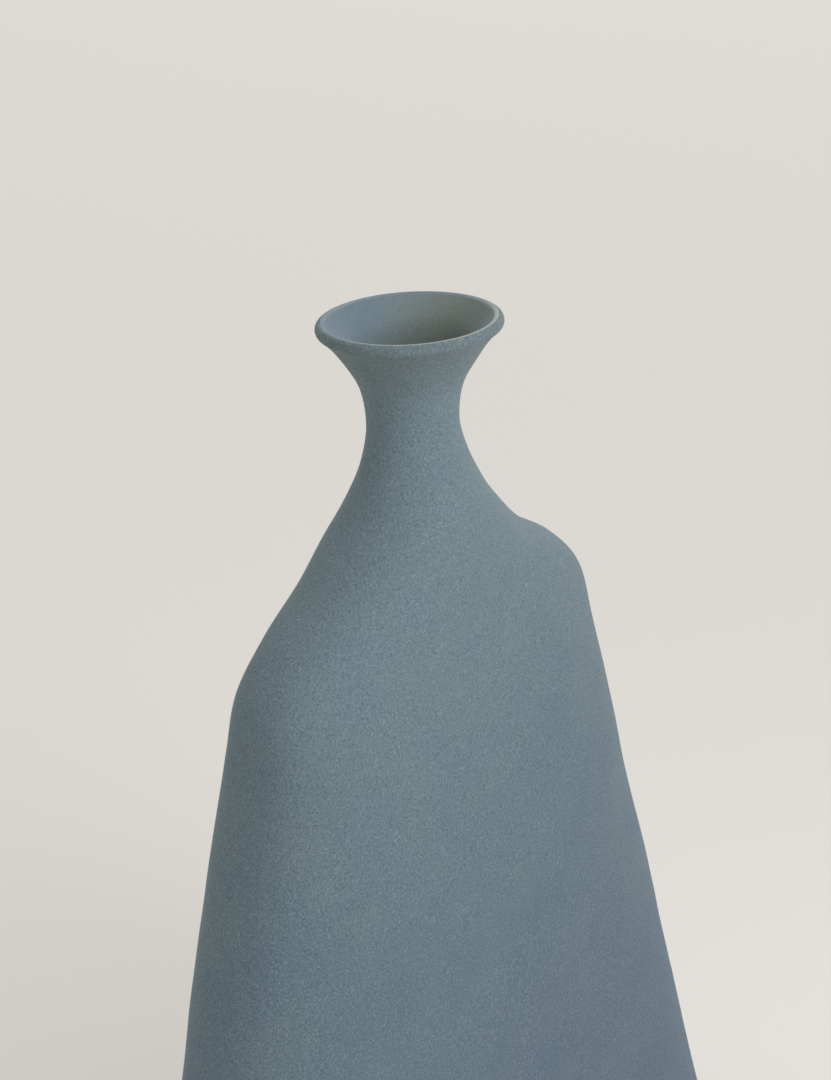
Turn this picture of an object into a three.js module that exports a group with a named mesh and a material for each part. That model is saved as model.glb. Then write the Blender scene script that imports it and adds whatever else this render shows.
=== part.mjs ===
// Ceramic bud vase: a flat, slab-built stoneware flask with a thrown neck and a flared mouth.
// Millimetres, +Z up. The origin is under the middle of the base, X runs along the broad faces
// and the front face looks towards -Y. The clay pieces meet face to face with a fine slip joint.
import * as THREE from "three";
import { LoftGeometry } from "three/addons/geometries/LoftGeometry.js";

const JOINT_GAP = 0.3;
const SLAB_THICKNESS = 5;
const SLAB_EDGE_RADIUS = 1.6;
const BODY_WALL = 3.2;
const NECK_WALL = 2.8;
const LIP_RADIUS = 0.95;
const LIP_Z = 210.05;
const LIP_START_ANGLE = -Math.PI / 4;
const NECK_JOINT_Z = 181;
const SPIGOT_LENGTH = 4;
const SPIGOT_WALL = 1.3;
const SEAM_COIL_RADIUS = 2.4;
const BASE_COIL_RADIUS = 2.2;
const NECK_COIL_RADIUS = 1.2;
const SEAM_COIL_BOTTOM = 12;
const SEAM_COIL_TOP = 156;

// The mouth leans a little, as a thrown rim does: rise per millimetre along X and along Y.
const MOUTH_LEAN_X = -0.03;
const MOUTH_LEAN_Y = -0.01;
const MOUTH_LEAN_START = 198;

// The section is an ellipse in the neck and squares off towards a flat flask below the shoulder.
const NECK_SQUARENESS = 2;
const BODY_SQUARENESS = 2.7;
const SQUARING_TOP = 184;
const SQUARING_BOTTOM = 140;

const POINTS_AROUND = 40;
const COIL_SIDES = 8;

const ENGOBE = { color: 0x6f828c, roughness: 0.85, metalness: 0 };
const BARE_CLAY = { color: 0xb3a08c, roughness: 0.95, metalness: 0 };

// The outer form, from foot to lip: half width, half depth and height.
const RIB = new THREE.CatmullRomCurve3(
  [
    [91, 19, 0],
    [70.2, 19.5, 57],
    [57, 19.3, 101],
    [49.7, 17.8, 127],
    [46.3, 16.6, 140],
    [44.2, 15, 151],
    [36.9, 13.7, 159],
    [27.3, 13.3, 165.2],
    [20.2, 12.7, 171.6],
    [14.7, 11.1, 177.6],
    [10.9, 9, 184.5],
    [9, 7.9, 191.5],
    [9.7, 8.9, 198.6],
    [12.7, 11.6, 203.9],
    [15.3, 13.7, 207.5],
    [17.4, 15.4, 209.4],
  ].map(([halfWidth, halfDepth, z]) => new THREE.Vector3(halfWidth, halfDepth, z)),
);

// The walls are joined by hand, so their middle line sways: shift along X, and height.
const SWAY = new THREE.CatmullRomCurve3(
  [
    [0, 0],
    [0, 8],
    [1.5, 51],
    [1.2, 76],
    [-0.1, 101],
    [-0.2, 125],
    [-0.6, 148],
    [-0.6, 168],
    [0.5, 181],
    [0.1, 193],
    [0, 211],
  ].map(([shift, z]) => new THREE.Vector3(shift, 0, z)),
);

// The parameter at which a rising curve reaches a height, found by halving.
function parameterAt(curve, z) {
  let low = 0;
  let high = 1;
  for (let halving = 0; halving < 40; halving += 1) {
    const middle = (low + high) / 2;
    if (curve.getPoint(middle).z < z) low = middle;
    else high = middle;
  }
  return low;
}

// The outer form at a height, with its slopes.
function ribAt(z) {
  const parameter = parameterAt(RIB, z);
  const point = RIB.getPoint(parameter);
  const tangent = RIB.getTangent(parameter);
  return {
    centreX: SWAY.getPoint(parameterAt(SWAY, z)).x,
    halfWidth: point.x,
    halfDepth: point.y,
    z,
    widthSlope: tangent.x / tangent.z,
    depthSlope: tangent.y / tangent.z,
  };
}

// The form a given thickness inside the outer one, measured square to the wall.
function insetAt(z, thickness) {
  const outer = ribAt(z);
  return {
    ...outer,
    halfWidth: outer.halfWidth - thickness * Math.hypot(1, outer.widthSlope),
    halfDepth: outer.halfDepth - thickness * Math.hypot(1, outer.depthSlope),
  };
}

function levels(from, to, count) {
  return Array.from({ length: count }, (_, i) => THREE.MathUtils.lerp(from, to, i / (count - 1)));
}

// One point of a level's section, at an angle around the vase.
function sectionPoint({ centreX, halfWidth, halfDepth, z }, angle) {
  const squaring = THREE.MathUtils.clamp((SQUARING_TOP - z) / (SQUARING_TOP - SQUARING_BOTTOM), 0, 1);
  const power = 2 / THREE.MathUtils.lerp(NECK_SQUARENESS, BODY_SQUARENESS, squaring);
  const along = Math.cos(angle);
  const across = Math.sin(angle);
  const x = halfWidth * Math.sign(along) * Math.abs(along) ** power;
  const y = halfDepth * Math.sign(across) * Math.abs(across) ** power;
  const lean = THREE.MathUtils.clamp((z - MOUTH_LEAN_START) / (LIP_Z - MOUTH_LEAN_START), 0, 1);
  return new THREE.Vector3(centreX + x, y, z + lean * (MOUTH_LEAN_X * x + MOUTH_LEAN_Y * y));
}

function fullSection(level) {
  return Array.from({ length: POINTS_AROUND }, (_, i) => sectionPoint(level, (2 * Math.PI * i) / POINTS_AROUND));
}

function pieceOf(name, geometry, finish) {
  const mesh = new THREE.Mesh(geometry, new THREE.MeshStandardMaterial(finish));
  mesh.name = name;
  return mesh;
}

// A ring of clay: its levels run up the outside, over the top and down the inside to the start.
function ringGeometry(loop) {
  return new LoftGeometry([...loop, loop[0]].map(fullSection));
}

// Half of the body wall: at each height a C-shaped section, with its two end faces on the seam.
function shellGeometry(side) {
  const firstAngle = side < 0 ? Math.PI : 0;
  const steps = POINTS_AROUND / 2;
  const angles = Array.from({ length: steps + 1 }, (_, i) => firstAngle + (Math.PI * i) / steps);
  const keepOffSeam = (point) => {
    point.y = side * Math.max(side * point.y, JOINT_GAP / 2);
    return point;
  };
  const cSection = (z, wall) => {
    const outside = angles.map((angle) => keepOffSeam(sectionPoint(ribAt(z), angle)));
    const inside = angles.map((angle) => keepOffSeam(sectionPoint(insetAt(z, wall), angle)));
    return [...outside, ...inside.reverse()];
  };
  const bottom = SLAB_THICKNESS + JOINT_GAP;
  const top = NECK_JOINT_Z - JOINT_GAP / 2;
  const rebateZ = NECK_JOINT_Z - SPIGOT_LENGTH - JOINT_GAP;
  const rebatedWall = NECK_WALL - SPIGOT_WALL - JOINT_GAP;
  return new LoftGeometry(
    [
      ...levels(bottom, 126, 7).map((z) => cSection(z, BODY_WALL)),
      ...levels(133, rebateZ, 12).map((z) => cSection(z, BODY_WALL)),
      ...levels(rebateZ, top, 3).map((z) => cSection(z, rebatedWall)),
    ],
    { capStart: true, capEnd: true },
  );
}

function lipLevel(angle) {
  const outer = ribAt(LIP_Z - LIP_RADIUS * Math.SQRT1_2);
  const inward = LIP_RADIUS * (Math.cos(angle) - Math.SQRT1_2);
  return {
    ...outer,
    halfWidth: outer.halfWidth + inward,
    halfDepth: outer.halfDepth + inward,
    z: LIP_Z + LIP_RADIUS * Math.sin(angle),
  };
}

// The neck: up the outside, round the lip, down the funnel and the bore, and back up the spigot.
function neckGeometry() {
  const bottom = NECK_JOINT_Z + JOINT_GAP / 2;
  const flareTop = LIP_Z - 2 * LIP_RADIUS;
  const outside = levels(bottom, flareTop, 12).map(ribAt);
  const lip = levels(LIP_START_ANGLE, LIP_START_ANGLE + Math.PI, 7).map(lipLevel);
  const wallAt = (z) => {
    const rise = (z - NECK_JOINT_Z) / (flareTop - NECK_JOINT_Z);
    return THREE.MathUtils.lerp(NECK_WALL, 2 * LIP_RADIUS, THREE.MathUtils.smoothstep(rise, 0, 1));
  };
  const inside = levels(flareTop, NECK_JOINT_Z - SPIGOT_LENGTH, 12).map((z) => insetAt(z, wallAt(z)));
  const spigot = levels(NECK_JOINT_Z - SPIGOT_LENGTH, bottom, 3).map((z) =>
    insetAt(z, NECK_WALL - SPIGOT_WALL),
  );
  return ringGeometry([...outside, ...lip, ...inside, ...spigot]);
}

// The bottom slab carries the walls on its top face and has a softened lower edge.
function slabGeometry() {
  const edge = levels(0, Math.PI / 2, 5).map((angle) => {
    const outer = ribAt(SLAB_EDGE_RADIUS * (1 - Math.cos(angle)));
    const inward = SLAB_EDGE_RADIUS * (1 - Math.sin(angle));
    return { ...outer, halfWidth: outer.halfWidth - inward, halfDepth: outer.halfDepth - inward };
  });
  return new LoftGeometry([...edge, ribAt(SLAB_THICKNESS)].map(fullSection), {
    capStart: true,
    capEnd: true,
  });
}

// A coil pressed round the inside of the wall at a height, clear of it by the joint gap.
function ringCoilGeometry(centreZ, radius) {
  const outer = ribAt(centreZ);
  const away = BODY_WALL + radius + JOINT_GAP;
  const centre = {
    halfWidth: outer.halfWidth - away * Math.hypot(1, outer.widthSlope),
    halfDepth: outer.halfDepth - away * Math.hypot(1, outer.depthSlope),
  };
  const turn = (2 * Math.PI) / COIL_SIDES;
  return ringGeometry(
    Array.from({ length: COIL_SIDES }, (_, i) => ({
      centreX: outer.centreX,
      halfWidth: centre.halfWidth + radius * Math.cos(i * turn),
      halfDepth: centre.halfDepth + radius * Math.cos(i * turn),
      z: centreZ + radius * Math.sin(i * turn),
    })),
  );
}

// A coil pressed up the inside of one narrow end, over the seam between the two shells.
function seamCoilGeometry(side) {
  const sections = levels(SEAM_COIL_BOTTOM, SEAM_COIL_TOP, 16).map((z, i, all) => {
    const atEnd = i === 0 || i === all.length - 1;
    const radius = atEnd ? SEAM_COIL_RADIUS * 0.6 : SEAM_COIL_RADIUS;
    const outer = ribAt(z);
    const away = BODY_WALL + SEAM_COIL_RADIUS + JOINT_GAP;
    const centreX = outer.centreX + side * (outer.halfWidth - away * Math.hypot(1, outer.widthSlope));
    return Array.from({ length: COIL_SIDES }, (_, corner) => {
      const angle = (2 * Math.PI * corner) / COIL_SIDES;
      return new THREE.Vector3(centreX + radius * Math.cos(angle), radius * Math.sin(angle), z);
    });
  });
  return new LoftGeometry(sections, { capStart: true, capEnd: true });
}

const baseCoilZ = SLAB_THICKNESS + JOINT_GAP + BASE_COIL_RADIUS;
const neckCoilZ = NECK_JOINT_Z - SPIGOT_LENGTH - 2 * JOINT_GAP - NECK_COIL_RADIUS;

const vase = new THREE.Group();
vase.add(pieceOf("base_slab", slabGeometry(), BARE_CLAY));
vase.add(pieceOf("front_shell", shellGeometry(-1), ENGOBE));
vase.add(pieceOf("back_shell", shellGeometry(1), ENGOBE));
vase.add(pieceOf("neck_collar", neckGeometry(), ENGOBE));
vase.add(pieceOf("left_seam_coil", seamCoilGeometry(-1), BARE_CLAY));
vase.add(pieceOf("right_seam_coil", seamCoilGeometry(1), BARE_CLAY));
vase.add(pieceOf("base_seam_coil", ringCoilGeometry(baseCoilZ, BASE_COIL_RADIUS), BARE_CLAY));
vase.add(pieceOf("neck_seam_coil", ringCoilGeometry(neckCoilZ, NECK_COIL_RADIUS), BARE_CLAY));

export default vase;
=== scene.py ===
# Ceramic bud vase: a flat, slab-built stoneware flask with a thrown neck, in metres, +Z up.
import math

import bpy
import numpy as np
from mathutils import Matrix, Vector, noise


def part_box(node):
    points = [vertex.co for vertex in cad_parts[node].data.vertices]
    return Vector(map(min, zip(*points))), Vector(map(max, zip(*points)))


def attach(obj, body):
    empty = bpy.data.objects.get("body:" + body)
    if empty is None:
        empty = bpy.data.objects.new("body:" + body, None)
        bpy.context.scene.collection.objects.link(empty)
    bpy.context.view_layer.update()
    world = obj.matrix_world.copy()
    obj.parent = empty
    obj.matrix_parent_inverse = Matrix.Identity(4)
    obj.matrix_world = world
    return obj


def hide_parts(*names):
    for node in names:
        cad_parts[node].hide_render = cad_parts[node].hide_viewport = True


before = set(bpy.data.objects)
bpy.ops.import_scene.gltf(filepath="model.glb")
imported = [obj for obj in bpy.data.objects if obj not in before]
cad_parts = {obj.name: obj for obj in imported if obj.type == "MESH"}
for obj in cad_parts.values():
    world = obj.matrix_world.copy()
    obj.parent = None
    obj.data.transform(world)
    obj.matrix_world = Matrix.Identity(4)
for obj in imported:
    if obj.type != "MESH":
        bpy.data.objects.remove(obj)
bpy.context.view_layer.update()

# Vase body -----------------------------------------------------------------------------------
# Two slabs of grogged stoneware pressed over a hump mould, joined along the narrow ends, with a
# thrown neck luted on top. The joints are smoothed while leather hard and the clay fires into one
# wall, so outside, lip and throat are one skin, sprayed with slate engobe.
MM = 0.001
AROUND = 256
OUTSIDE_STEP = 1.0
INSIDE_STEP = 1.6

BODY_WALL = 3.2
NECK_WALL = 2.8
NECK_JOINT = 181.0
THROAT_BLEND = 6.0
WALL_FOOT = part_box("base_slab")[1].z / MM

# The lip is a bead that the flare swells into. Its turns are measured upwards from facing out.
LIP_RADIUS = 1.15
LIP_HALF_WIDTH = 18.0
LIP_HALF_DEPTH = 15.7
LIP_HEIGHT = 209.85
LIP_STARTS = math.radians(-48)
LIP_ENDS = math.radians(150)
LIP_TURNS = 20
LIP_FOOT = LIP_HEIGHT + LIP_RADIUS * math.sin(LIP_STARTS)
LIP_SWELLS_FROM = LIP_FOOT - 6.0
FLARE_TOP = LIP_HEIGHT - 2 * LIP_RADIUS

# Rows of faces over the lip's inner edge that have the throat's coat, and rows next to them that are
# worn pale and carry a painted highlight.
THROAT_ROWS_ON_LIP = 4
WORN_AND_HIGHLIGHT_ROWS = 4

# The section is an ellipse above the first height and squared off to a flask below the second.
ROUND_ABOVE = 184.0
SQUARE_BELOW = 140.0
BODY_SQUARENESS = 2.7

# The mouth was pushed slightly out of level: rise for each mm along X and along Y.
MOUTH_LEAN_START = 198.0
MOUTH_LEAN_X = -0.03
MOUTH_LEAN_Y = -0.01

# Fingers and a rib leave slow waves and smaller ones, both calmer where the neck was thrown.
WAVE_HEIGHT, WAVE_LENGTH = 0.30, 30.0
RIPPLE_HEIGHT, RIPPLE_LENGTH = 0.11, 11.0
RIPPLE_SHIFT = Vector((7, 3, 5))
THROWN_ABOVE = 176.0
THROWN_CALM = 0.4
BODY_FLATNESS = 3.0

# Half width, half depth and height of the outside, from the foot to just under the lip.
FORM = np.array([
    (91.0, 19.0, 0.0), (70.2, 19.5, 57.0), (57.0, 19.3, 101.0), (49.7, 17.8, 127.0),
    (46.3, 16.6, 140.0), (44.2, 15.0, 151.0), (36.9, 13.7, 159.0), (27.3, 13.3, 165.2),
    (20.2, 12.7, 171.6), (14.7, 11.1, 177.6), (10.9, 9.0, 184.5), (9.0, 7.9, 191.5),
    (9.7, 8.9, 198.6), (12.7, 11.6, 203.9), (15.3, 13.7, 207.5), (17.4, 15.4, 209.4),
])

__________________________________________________

§ Directive: Exactly the lines from the line containing "const baseCoilZ = SLAB_THICKNESS" to the line containing "in imported if", both included, are to be set down; no other line belongs in the answer.

§ Written solution:
const baseCoilZ = SLAB_THICKNESS + JOINT_GAP + BASE_COIL_RADIUS;
const neckCoilZ = NECK_JOINT_Z - SPIGOT_LENGTH - 2 * JOINT_GAP - NECK_COIL_RADIUS;

const vase = new THREE.Group();
vase.add(pieceOf("base_slab", slabGeometry(), BARE_CLAY));
vase.add(pieceOf("front_shell", shellGeometry(-1), ENGOBE));
vase.add(pieceOf("back_shell", shellGeometry(1), ENGOBE));
vase.add(pieceOf("neck_collar", neckGeometry(), ENGOBE));
vase.add(pieceOf("left_seam_coil", seamCoilGeometry(-1), BARE_CLAY));
vase.add(pieceOf("right_seam_coil", seamCoilGeometry(1), BARE_CLAY));
vase.add(pieceOf("base_seam_coil", ringCoilGeometry(baseCoilZ, BASE_COIL_RADIUS), BARE_CLAY));
vase.add(pieceOf("neck_seam_coil", ringCoilGeometry(neckCoilZ, NECK_COIL_RADIUS), BARE_CLAY));

export default vase;
=== scene.py ===
# Ceramic bud vase: a flat, slab-built stoneware flask with a thrown neck, in metres, +Z up.
import math

import bpy
import numpy as np
from mathutils import Matrix, Vector, noise


def part_box(node):
    points = [vertex.co for vertex in cad_parts[node].data.vertices]
    return Vector(map(min, zip(*points))), Vector(map(max, zip(*points)))


def attach(obj, body):
    empty = bpy.data.objects.get("body:" + body)
    if empty is None:
        empty = bpy.data.objects.new("body:" + body, None)
        bpy.context.scene.collection.objects.link(empty)
    bpy.context.view_layer.update()
    world = obj.matrix_world.copy()
    obj.parent = empty
    obj.matrix_parent_inverse = Matrix.Identity(4)
    obj.matrix_world = world
    return obj


def hide_parts(*names):
    for node in names:
        cad_parts[node].hide_render = cad_parts[node].hide_viewport = True


before = set(bpy.data.objects)
bpy.ops.import_scene.gltf(filepath="model.glb")
imported = [obj for obj in bpy.data.objects if obj not in before]
cad_parts = {obj.name: obj for obj in imported if obj.type == "MESH"}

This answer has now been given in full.